OK, here’s what I’m thinking, as I’m way past midlife. At almost 78, I guess I’m an endlife girl!
I used to see life as a series of many stages or phases, 1, 2, 3, etc; but now I’m thinking maybe not so much. Maybe only two. First we build and explore in order to survive in a culture that teaches us to show off. A culture that teaches us that what matters, what counts toward our worthiness, is what can be seen…either in a picture, an award, a line on a resume, or a paycheck. Or whatever. That it must be seen somewhere, and acknowledged somewhere. Phase 1 we climb and conquer and show the world. And we survive battles. Or, if we don’t, we get depressed and cry and go searching for a new hill to climb and plant our flag at the top and say: “Hurrah! I did it! Look at me everybody!”
I used to look at older women and wonder where all their ambition went, why they didn’t pursue the prettiest houses, or clothes or decorate every room in the house for every holiday and cook 6 course meals. I thought they were lazy, or slowing down and vowed to my ownself that I would never be like that.
Well, now I know that phase 2 comes along and some of those things are thrown aside not because we are lazy but because our heart yearns for something else.
Phase 2 is more mystical, more about discovering our soul, what feeds it and causes us to grow inside. We find the purest joy in doing some things, and we give a lot of energy to them even if no one ever knows or sees them. The need for affirmation we have in Phase 1 is gone and we no longer chase after it. We start enjoying sunrises and flowers and pets and everything we see, just because they are beautiful. We sit back and let the beauty of them invade us and grow gratitude in us…just us alone. If they get shared, that’s ok, but it’s not why we are doing it. And we also begin to wonder and notice what brings real joy to those around us.
In Phase 1 we do things for affirmation and we care a lot about what other people think. In Phase 2 we do them just because …well, just because, and we don’t care what people think.

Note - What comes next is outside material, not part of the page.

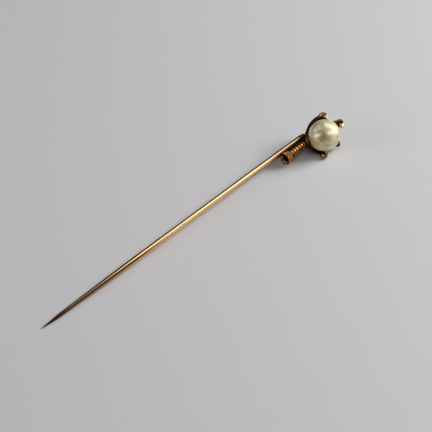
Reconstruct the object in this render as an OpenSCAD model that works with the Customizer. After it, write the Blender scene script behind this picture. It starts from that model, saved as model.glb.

I love to write, I have to write. It’s nice when others appreciate it, but that’s a passing thought. I write because it makes me feel so good to look at a page and be proud of it for my ownself.
I love to draw, and I’m not very good at it, but I draw because it always makes me giggle when I’m done. Don’t ever have to show anyone, I just like drawing.
It may be hard to embrace Phase 2 because we are usually forced into it by retirement or illness or loss or age. Maybe it’s so hard because now our heart longs to discover the hearts of others. What makes those close to us want to sing, to dance.
It’s way easier to flow into Phase 2 when you are old, if you start in Phase 1. Enjoy a few solitary things for yourself and try not showing them to anyone. Why wait till you are over 70 before you start enjoying the “alone” things in life. Phase 2 can overlap Phase 1, and then it becomes the best!